El sol nuestro de cada día
Hubo un tiempo en que no había ni un sistema de las Ciencias, ni Metafísica, ni telescopios, pero los seres humanos ya buscaban explicaciones, esperanzas, protecciones, había mitos, se concebían dioses.
Érase una vez, cuando en latitudes dispares del planeta el sol encarnaba la constancia, era entre todos los dioses el que traía la luz y el calor cotidianamente. De tal modo que en muchos lugares y entre las múltiples divinidades fue considerado el Dios mayor.
Elucubraciones estas mías nada originales, pero es que hace pocos días salí a caminar por la orilla del mar antes de que la gran esfera, con esa forma que según Parménides englobaba todo lo que es, llegase a la cita.
No era yo el único en esta orilla.
Hay un poema de Vicente Aleixandre en que el sol «se alza sobre las frentes» y es el poeta quien canta por todos.

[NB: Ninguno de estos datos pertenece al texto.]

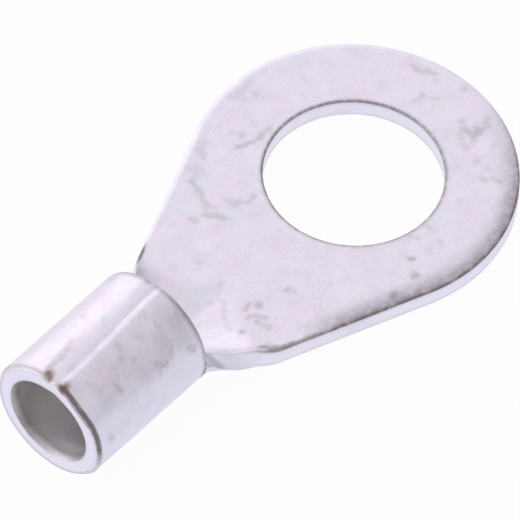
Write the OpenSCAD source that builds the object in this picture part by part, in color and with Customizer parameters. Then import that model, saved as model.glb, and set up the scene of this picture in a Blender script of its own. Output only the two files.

Cuando en la Marina Alta, el sol se alzaba poco antes de las ocho de la mañana pensé en compartir este poema:
I
Allí están todos, y tú los estás mirando pasar.
¡Ah, sí, allí, cómo quisieras mezclarte y reconocerte!
El furioso torbellino dentro del corazón te enloquece.
Masa frenética de dolor, salpicada
contra aquellas mudas paredes interiores de carne.
Y entonces en un último esfuerzo te decides. Sí, pasan.
Todos están pasando. Hay niños, mujeres. Hombres
serios. Luto cierto, miradas.
Y una masa sola, un único ser, reconcentradamente desfila.
Y tú, con el corazón apretado, convulso de tu solitario
dolor, en un último esfuerzo te sumes.
Sí, al fin, ¡cómo te encuentras y hallas!
Allí serenamente en la ola te entregas. Quedamente derivas.
Y vas acunadamente empujado, como mecido, ablandado.
Y oyes un rumor denso, como un cántico ensordecido.
Son miles de corazones que hacen un único corazón que te lleva.
II
Un único corazón que te lleva.
Abdica de tu propio dolor. Distiende tu propio corazón contraído.
Un único corazón te recorre, un único latido sube a tus ojos,
poderosamente invade tu cuerpo, levanta tu pecho, te hace
girar las manos cuando ahora avanzas.
Y si, te yergues, si un instante levantas la voz,
yo sé bien lo que cantas.
Eso que desde todos los oscuros cuerpos casi infinitos se
ha unido y relampagueado,
que a través de cuerpos y almas se liberta de pronto en
tu grito,
es la voz de los que te llevan, la voz verdadera y alzada
donde tú puedes escucharte, donde tú, con asombro, te
reconoces.
La voz que por tu garganta, desde todos los corazones
esparcidos,
se alza limpiamente en el aire.
III
Y para todos los oídos. Sí. Mírales cómo te oyen.
Se están escuchando a sí mismos. Están escuchando una
única voz que los canta.
Masa misma del canto, se mueven como una onda.
Y tú sumido, casi disuelto, como un nudo de su ser te
conoces.
Suena la voz que los lleva. Se acuesta corno un camino.
Todas las plantas están pisándola.
Están pisándola hermosamente, están grabándola con su carne.
Y ella se despliega y ofrece, y toda la masa gravemente desfila.
Como una montaña sube. Es la senda de los que marchan.
Y asciende hasta el pico claro. Y el sol se abre sobre las
frentes.
Y en la cumbre, con su grandeza, están todos ya cantando.
Y es tu voz la que les expresa. Tu voz colectiva y alzada.
Y un cielo de poderío, completamente existente,
hace ahora con majestad el eco entero del hombre..
Vicente Aleixandre, Historia del corazón, Madrid, Espasa Calpe 1954, pp. 63 – 67
Al mismo tiempo sigo pensando en los millones de ucranianos martirizados lejos de aquí, en esos corazones que hacen un único corazón que me lleva a ellos. Se cumplen este año nueve décadas del inicio de aquel otro genocidio ejecutado por la Rusia Soviética, el Holodomor, matando sistemáticamente por hambre a millones de ucranianos.
Otro dictador totalitario emula hoy a Stalin con una masacre de civiles y arrasa de nuevo Ucrania, esgrimiendo similares pretextos y mentiras. No sé qué puedo hacer por sus víctimas desde aquí, salvo interpelar a quienes todavía dudan sobre la responsabilidad del genocidio que Putin y su camarilla están perpetrando.